- YOUR TASK -
Exactly the lines from the one containing "solder_r, $fn = 32);" through the one containing "bpy.context.scene.collection.objects.link(empty)" must be returned; include both ends and nothing else.

- PROVIDED MATERIAL -
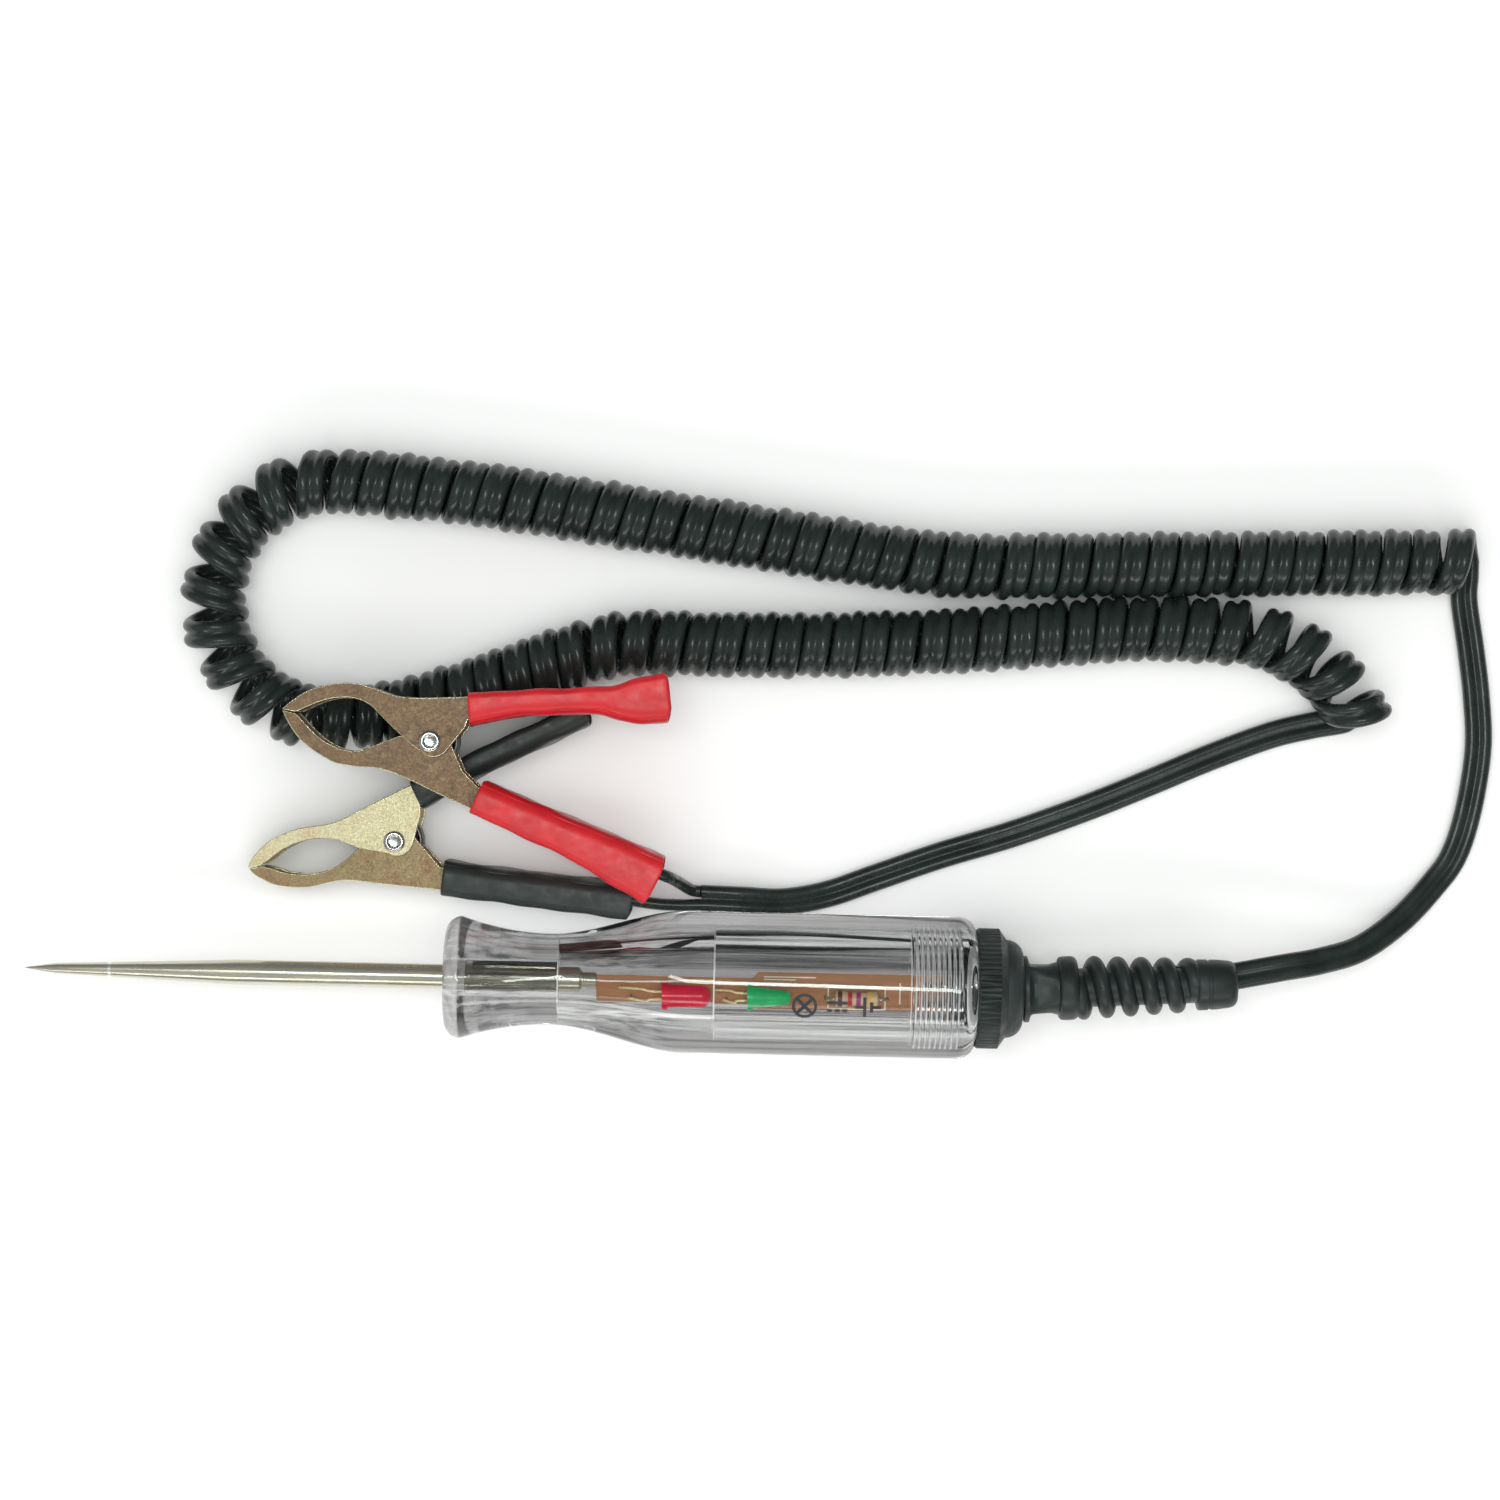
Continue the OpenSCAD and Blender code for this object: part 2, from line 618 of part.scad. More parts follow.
// Middle of the solder on the back's inner face, and the wire's end beside it
function grip_low(line, d) = let (
    p = grip_point(line, d, clip_t + 0.08 + solder_r)
) [p.x, -p.y];

// Open edge of a half: handle, then the ear round the rivet, then the jaw's hollow
function half_front(line, hollow, reach) = concat(
    [
        grip_point(line, grip_len, grip_depths[2]), grip_point(line, narrow_at, grip_depths[2]),
        grip_point(line, reach, grip_depths[1]), grip_point(line, reach * 0.35, grip_depths[0]),
    ],
    [for (a = [-25:-15:-130]) ear_at + ear_r * [cos(a), sin(a)]],
    smooth(hollow, 3),
    [[-25.9, 0.1]]
);

// Point i of the outer face, moved in by the sheet's thickness
function inside(back, i) = let (
    way = heading_at(back, i)
) back[i] + (i == 0 ? [clip_t * 1.3, -1] : clip_t * [way.y, -way.x]);

// One half of a clip: a channel, whose two cheeks stand on a bent back. The cheeks'
// edge runs out to `reach` along the handle before it gets to its narrow part.
module clip_half(w, line, jaw, hollow, reach) {
    back = concat(smooth(concat(jaw, [line[0]]), 3), [grip_point(line, grip_len, 0)]);
    difference() {
        translate([0, 0, -w / 2]) linear_extrude(w)
            polygon(concat(back, half_front(line, hollow, reach)));
        translate([0, 0, clip_t - w / 2]) linear_extrude(w - 2 * clip_t) polygon(concat(
            [for (i = [0:len(back) - 2]) inside(back, i)],
            [grip_point(line, grip_len + 3, clip_t), [grip_len, -grip_len], [-grip_len, -grip_len]]
        ));
        translate([0, 0, -w]) cylinder(r = rivet_r + 0.05, h = 2 * w, $fn = 48);
    }
}

module rivet() {
    cylinder(r = rivet_r, h = clip_w + 0.2, center = true, $fn = 48);
    for (side = [0, 1]) mirror([0, 0, side]) translate([0, 0, clip_w / 2 + eps])
        round_cap(rivet_head_r, 0.6);
}

// Wound round the rivet, each leg pressing on one handle's back
module torsion_spring() {
    wound = 1080 + 2 * (90 - spring_lean);
    steps = 54;
    pitch = 1.5;
    rise = pitch * wound / 360;
    coil = [
        for (i = [0:steps]) let (a = 90 + spring_lean + wound * i / steps)
            [spring_r * cos(a), spring_r * sin(a), rise * (i / steps - 0.5)],
    ];
    first_leg = [cos(spring_lean), sin(spring_lean), 0];
    last_leg = [cos(spring_lean), -sin(spring_lean), 0];
    skin(swept(concat(
        [coil[0] + spring_leg * first_leg, coil[0] + spring_leg / 2 * first_leg],
        coil,
        [coil[steps] + spring_leg / 2 * last_leg, coil[steps] + spring_leg * last_leg]
    ), round_section(spring_wire_r, 8)));
}

// Corners of a box h by w, rounded to radius r
function box_ring(h, w, r) = [
    for (k = [0:3]) for (a = [0:22.5:90]) let (
        side = [[1, -1], [-1, -1], [-1, 1], [1, 1]][k],
        turn = -90 * k - a
    ) [side.x * (h / 2 - r) + r * cos(turn), side.y * (w / 2 - r) + r * sin(turn)],
];

// Outline across a handle at p = [distance, outer edge, inner edge], made smaller by a wall
function sleeve_ring(line, p, wall, w, r) = [
    for (q = box_ring(p[2] - p[1] - 2 * wall, w, r)) let (
        m = grip_point(line, p[0], (p[1] + p[2]) / 2 + q.x)
    ) [m.x, m.y, q.y],
];

// Vinyl sleeve over a handle
module sleeve(line, shape) {
    rings = smooth(shape, 2);
    last = len(rings) - 1;
    skin(concat(
        [for (p = rings) sleeve_ring(line, p, 0, sleeve_w, sleeve_corner_r)],
        [for (i = [last:-1:0]) sleeve_ring(line, rings[i], sleeve_wall, clip_w + 0.14, 0.1)]
    ), looped = true);
}

module red_clip_upper_jaw() color("rosybrown")
    on_red() clip_half(clip_w, red_upper_line, red_back, red_hollow, 1);
module red_clip_lower_jaw() color("rosybrown")
    on_red() mirror([0, 1, 0]) clip_half(inner_w, red_lower_line, red_back, red_hollow, 5.5);
module red_clip_rivet() color("silver") on_red() rivet();
module red_clip_spring() color("dimgray") on_red() torsion_spring();
module red_clip_upper_sleeve() color("red") on_red() sleeve(red_upper_line, red_upper_shape);
module red_clip_lower_sleeve() color("red")
    on_red() mirror([0, 1, 0]) sleeve(red_lower_line, red_lower_shape);

module black_clip_upper_jaw() color("darkkhaki")
    on_black() clip_half(clip_w, black_upper_line, black_back, black_hollow, 1);
module black_clip_lower_jaw() color("darkkhaki")
    on_black() mirror([0, 1, 0]) clip_half(inner_w, black_lower_line, black_back, black_hollow, 2.5);
module black_clip_rivet() color("silver") on_black() rivet();
module black_clip_spring() color("dimgray") on_black() torsion_spring();
module black_clip_upper_sleeve() color([0.18, 0.2, 0.19])
    on_black() sleeve(black_upper_line, black_upper_shape);
module black_clip_lower_sleeve() color([0.18, 0.2, 0.19])
    on_black() mirror([0, 1, 0]) sleeve(black_lower_line, black_lower_shape);

// Solder that joins each wire's end to the inside of its lower handle
module clip_solder_joints() color("lightgray") {
    on_red() wire_end_solder(red_lower_line);
    on_black() wire_end_solder(black_lower_line);
}

module wire_end_solder(line) translate(grip_low(line, solder_at)) sphere(r = solder_r, $fn = 32);

handle();
probe();
circuit_board();
red_led();
green_led();
led_leads();
resistor();
resistor_leads();
solder_joints();
board_wires();
end_cap();
strain_relief();
handle_lead();
coil_cord();
clip_lead();
red_clip_wire();
black_clip_wire();
clip_solder_joints();
red_clip_upper_jaw();
red_clip_lower_jaw();
red_clip_rivet();
red_clip_spring();
red_clip_upper_sleeve();
red_clip_lower_sleeve();
black_clip_upper_jaw();
black_clip_lower_jaw();
black_clip_rivet();
black_clip_spring();
black_clip_upper_sleeve();
black_clip_lower_sleeve();
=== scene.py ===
"""Looks of the circuit test light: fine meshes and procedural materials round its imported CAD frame.

Lengths in this script are millimetres in the row frame, turned into metres when a mesh is made.
"""

import math

import bmesh
import bpy
import numpy as np
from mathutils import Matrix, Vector


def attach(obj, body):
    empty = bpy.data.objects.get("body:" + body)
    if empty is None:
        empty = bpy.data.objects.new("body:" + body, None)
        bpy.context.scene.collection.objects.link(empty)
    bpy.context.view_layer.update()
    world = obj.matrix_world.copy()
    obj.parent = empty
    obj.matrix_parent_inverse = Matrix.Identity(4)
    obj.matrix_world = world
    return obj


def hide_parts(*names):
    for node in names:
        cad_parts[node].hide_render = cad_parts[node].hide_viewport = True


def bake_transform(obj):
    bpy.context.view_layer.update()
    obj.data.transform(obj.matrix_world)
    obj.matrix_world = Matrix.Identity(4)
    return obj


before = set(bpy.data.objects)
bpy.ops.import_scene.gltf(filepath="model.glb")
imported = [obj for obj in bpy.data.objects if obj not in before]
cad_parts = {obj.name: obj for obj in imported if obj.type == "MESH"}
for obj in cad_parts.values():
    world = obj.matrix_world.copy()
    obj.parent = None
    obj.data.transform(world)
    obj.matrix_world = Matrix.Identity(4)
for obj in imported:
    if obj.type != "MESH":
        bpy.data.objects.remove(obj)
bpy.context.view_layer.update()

MM = 0.001
TESTER = "tester"
RELIEF = "strain_relief"

# ---------- mesh building ----------


def unit(v):
    v = np.asarray(v, float)
    return v / np.linalg.norm(v, axis=-1, keepdims=True)


def ease(t):
    t = np.clip(t, 0, 1)
    return t * t * (3 - 2 * t)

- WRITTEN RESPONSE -
module wire_end_solder(line) translate(grip_low(line, solder_at)) sphere(r = solder_r, $fn = 32);

handle();
probe();
circuit_board();
red_led();
green_led();
led_leads();
resistor();
resistor_leads();
solder_joints();
board_wires();
end_cap();
strain_relief();
handle_lead();
coil_cord();
clip_lead();
red_clip_wire();
black_clip_wire();
clip_solder_joints();
red_clip_upper_jaw();
red_clip_lower_jaw();
red_clip_rivet();
red_clip_spring();
red_clip_upper_sleeve();
red_clip_lower_sleeve();
black_clip_upper_jaw();
black_clip_lower_jaw();
black_clip_rivet();
black_clip_spring();
black_clip_upper_sleeve();
black_clip_lower_sleeve();
=== scene.py ===
"""Looks of the circuit test light: fine meshes and procedural materials round its imported CAD frame.

Lengths in this script are millimetres in the row frame, turned into metres when a mesh is made.
"""

import math

import bmesh
import bpy
import numpy as np
from mathutils import Matrix, Vector


def attach(obj, body):
    empty = bpy.data.objects.get("body:" + body)
    if empty is None:
        empty = bpy.data.objects.new("body:" + body, None)
        bpy.context.scene.collection.objects.link(empty)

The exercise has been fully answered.